Suddenly it hits me that my ground speed is really up there. I'm moving REALLY fast and I need to crab more than 45 degrees to stay on course. Wait a minute, check that, crab almost 90 degrees -- hold on -- oh crap.

I'm flying directly into the wind and I'm continuing to back up. Sometime between the time I got on the plane and jumped out of it the winds popped up -- alot.

This Spectre has a forward flying speed of about 22 mph and I'm backing up over the ground. Crap, the winds are more than 22 mph. This ought to be interesting, I've never landed a parachute backwards before. I've trained for it, but never done it. A couple of feet off the ground I begin my flair -- kind of a mistake. Now I'm flying backwards faster than before. Touchdown isn't bad and I immediately drop a toggle so that the parachute will rotate itself into the ground.

At least, that was the plan.

Instead of simply rotating into the ground, the parachute begins to wind itself up into line twists and pulls me backward into the mud. I'm plowing the field for maybe 40 feet before I realize there is no way I can pull any lines to collapse this thing -- and it's now dragging me toward the runway -- and Shark Air is just about to land! I think of cartoons where the character runs into a fan and is chopped into pieces like baloney.

I pull the cutaway handle and the main comes off clean at about the same time Shark Air goes around.

I lay in the mud for a couple of seconds and watch the main float off like a giant blue octopus as the Twin Otter flies by with it's engines firewalled.
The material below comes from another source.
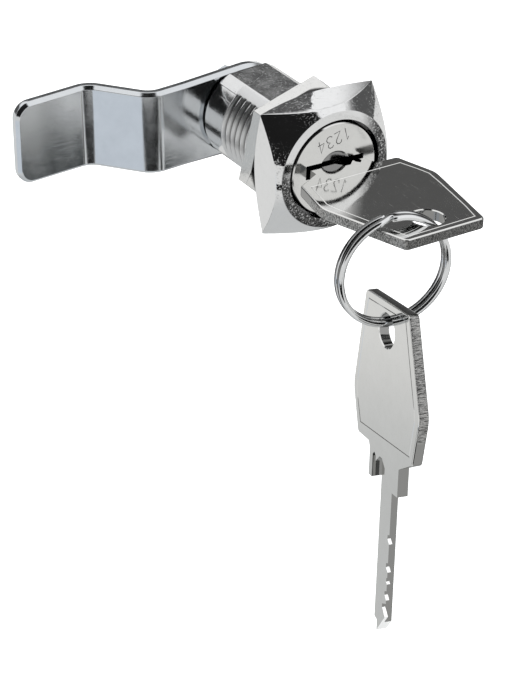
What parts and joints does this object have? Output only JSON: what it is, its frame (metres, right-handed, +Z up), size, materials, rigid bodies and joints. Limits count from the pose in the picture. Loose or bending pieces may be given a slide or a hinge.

Any landing you can walk away from -- wait -- can I walk? Fingers? Toes? Yes! Just a little damage to my jumpsuit and pride.

Well, I wasn't the only person that ate some mud on that one and at least one person on the load had a landing worse than mine about a mile away. I learned a couple of lessons about judging and landing in high winds and I met the sequence maneuvers requirement for my B-license, so, it wasn't a total loss.

In fact, it was a pretty good skydive!